As Jon Skeet wrote above there are two strategies: instrumentation and sampling.
Instrumentation is done both manually and also automatically. In manual case: the developer manually inserts code to track the start/end of a region of code of interest. For example a simple "StartTimer" and "EndTimer". Some profiler tools can do this automatically also - for this the profiler will need to do a static analysis of the code i.e. it parses out the code and identify important checkpoints like the start/end of a particular method(s). This is most easy with languages that support reflection (e.g. any .net language). Using 'reflection' the profiler is able to rebuild the entire source code tree (along with call graphs).
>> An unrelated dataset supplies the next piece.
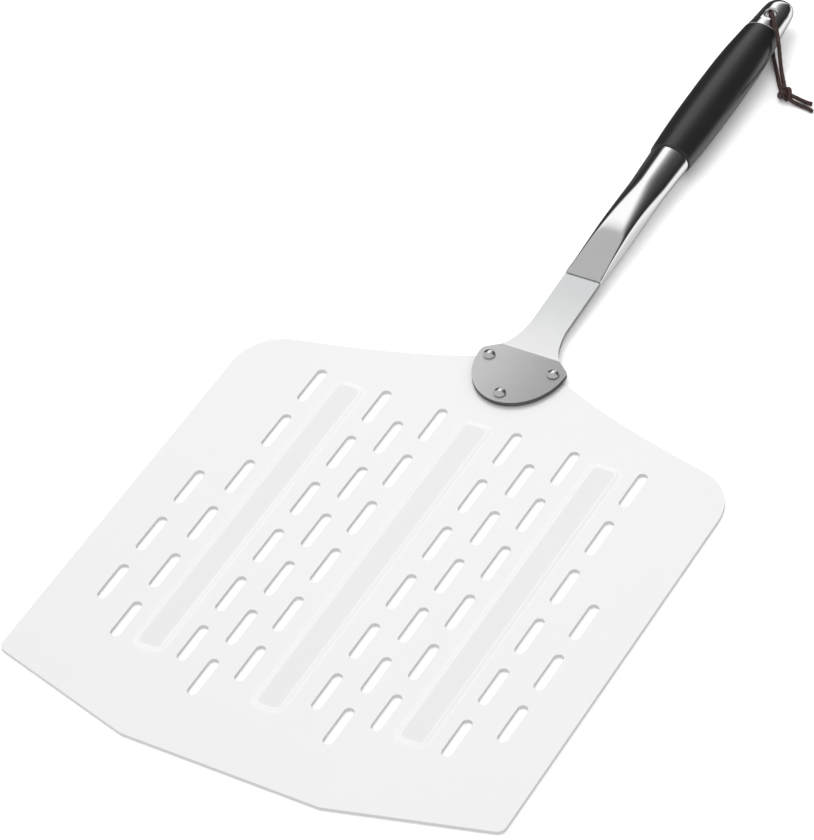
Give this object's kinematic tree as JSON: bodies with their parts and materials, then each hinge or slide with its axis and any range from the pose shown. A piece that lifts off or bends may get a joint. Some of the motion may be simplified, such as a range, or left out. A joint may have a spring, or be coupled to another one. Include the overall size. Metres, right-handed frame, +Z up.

Sampling is done by the profiler and it looks into the binary code. The profiler can also techniques like Hooks or trap Windows events/ messages for the purpose of profiling.
Both Instrumentation and sampling methods have their own overheads. The amount of overhead depends - e.g. if the sampling frequency is set to high values, then the profiling itself can contribute significantly to the performance being reported.
Instrumentation Vs Sampling:
It is not like one is better than the other approach. Both have their place.
The best approach is to start with a sampling based profiler and look at the whole system level. That is run the sampler and see the system wide resource usage: memory, hard disk, network, CPU.
From the above identify the resources that are getting choked.
With the above info, you can now add instrumentation to your code to pin-point the culprit. For example if memory is the most used resource then it will help to instrument your memory allocation related code. Note that with instrumentation you are really concentrating on a particular area of your code.